Knowledge Ecosystems in Higher Education: Implications for Universities of
Technology in South Africa

Author(s): Richard Shambare, Bleming Nekati

Citation: Richard Shambare, Bleming Nekat, (2010) "Knowledge Ecosystems in Higher Education: Implications for Universities of Technology in South Africa," Journal of Management Policy and Practice, Vol. 11, Iss. 5, pp. 114 - 123

Article Type: Research paper

Publisher: North American Business Press


More than ever, modern society increasingly relies on universities to develop technologies for today’s
knowledge economies. In order to facilitate the transfer and diffusion of technologies, many universities
develop university spin-offs (USOs) as vehicles for technology transfer.
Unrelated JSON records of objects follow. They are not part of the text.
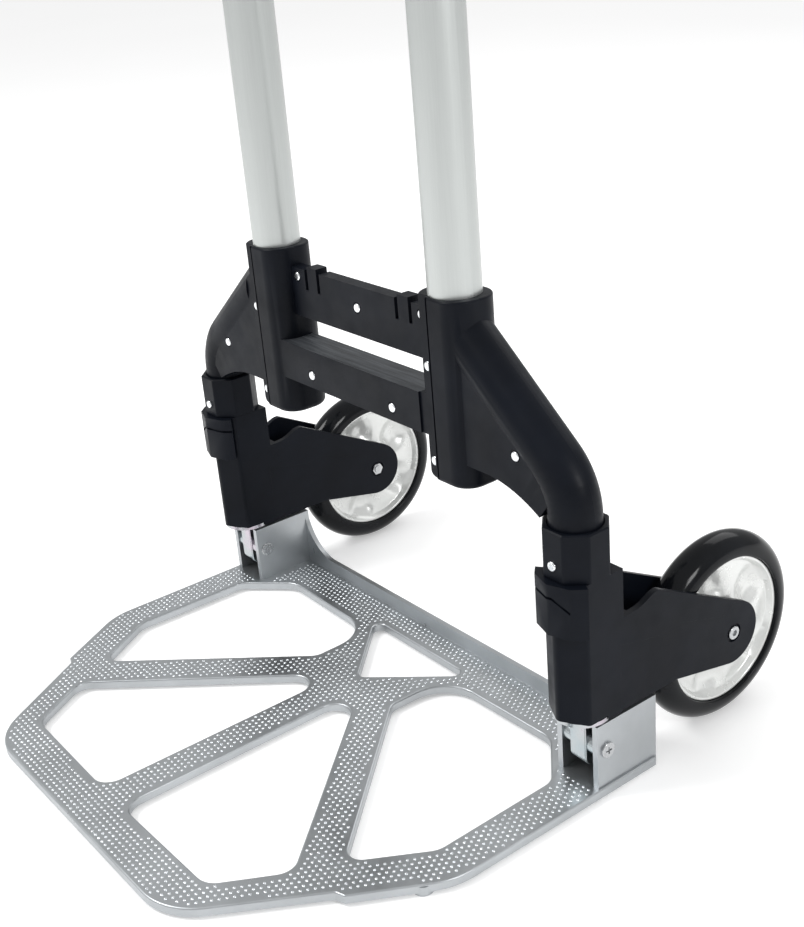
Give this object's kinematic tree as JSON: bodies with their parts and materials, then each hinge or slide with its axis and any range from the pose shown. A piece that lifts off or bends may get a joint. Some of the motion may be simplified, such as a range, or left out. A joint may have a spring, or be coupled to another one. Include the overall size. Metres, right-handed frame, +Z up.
{
  "type": "folding hand truck",
  "caption": "Folding hand truck with a hinged cast toe plate, swivelling wheel brackets and a telescoping handle on two tubes.",
  "frame": {"origin": "on the floor, on the centre plane, in the middle of the standing truck from the front edge of its toe plate to the backs of its wheels", "axes": "+Z up along the tubes, -Y towards the front of the toe plate, +Y towards the wheels, +X to the truck's own left when seen from behind the handle"},
  "size_m": [0.3996, 0.4174, 1.0026],
  "materials": {
    "cast_aluminium": "satin",
    "tube_aluminium": "satin",
    "black_plastic": "satin",
    "zinc": "bright",
    "bright_steel": "bright",
    "dark_steel": "satin",
    "rivet_steel": "polished",
    "tyre_black": "gloss",
    "hub_white": "gloss",
    "nylon": "matte",
    "button_plastic": "satin",
    "grip_rubber": "matte"
  },
  "bodies": {
    "frame": {"frame_front_shell": "black_plastic", "frame_rear_shell": "black_plastic", "frame_rivets": "rivet_steel", "collar_rivets": "rivet_steel", "right_collar": "black_plastic", "left_collar": "black_plastic", "right_post": "bright_steel", "left_post": "bright_steel", "right_foot": "zinc", "left_foot": "zinc", "right_main_tube": "tube_aluminium", "left_main_tube": "tube_aluminium", "tube_guides": "nylon", "lock_housing_front": "black_plastic", "lock_housing_rear": "black_plastic", "housing_screws": "dark_steel", "button_spring": "bright_steel"},
    "toe_plate": {"toe_plate": "cast_aluminium", "hinge_barrels": "bright_steel", "hinge_screws": "bright_steel", "hinge_washers": "nylon"},
    "handle": {"right_inner_tube": "tube_aluminium", "left_inner_tube": "tube_aluminium", "tube_glides": "nylon", "handle_front": "black_plastic", "handle_rear": "black_plastic", "handle_grip": "grip_rubber", "handle_screws": "dark_steel"},
    "release_button": {"release_button": "button_plastic"},
    "right_lock_pin": {"right_lock_pin": "bright_steel"},
    "left_lock_pin": {"left_lock_pin": "bright_steel"},
    "right_bracket": {"right_bracket": "black_plastic", "right_swivel_bushes": "nylon", "right_axle_bolt": "bright_steel", "right_axle_nut": "bright_steel", "right_axle_washers": "nylon"},
    "right_wheel": {"right_wheel_hub": "hub_white", "right_tyre": "tyre_black", "right_wheel_bearing": "nylon"},
    "left_bracket": {"left_bracket": "black_plastic", "left_swivel_bushes": "nylon", "left_axle_bolt": "bright_steel", "left_axle_nut": "bright_steel", "left_axle_washers": "nylon"},
    "left_wheel": {"left_wheel_hub": "hub_white", "left_tyre": "tyre_black", "left_wheel_bearing": "nylon"}
  },
  "joints": [
    {"name": "toe_plate_fold", "type": "hinge", "parent": "frame", "child": "toe_plate", "pos_m": [0, 0.03775, 0.0315], "axis": [-1, 0, 0], "range_deg": [0, 90]},
    {"name": "right_bracket_swing", "type": "hinge", "parent": "frame", "child": "right_bracket", "pos_m": [0.1795, 0.03425, 0.1], "axis": [0, 0, 1], "range_deg": [0, 90]},
    {"name": "left_bracket_swing", "type": "hinge", "parent": "frame", "child": "left_bracket", "pos_m": [-0.1795, 0.03425, 0.1], "axis": [0, 0, -1], "range_deg": [0, 90]},
    {"name": "right_wheel_spin", "type": "hinge", "parent": "right_bracket", "child": "right_wheel", "pos_m": [0.1795, 0.14775, 0.061], "axis": [1, 0, 0], "continuous": true},
    {"name": "left_wheel_spin", "type": "hinge", "parent": "left_bracket", "child": "left_wheel", "pos_m": [-0.1795, 0.14775, 0.061], "axis": [1, 0, 0], "continuous": true},
    {"name": "handle_slide", "type": "slide", "parent": "frame", "child": "handle", "axis": [0, 0, 1], "range_m": [-0.28, 0]},
    {"name": "release_button_press", "type": "slide", "parent": "frame", "child": "release_button", "axis": [0, 0, -1], "range_m": [0, 0.006], "stiffness_N_per_m": 400, "springref_m": -0.004, "deforming": ["button_spring"]},
    {"name": "right_lock_pin_slide", "type": "slide", "parent": "frame", "child": "right_lock_pin", "axis": [-1, 0, 0], "range_m": [0, 0.0043]},
    {"name": "left_lock_pin_slide", "type": "slide", "parent": "frame", "child": "left_lock_pin", "axis": [1, 0, 0], "range_m": [0, 0.0043]}
  ],
  "couplings": [
    {"joint": "right_bracket_swing", "follows": "toe_plate_fold", "ratio": 1},
    {"joint": "left_bracket_swing", "follows": "toe_plate_fold", "ratio": 1},
    {"joint": "right_lock_pin_slide", "follows": "release_button_press", "ratio": 0.7},
    {"joint": "left_lock_pin_slide", "follows": "release_button_press", "ratio": 0.7}
  ]
}
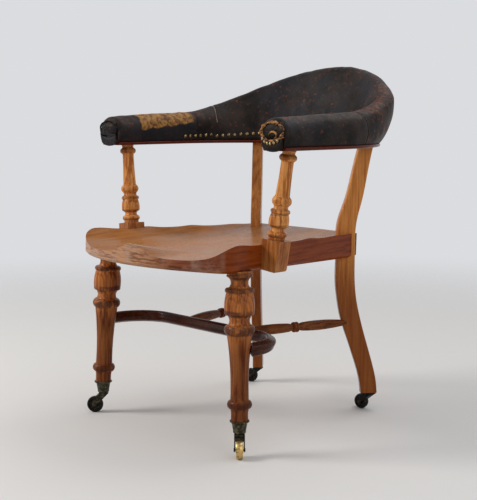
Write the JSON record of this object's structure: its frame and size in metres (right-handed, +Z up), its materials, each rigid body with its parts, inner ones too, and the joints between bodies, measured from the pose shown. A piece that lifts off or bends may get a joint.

The American model for USO
development, for instance the ‘Silicon Valley’ and the ‘Route 128’ has been very successful. In South
Africa and many other developing countries, however, USO formation is still limited despite the
availability of diverse skills within universities. As a result, sustainable technology transfer in developing
nations is difficult to realise. In this paper it is argued that knowledge ecosystems that stimulate the
interchange of information, knowledge, and expertise invariably promote USO development. Thus,
drawing from lessons from the experience from other countries, as well as the specific South African
settings a conceptual model for stimulating the USO formation is presented.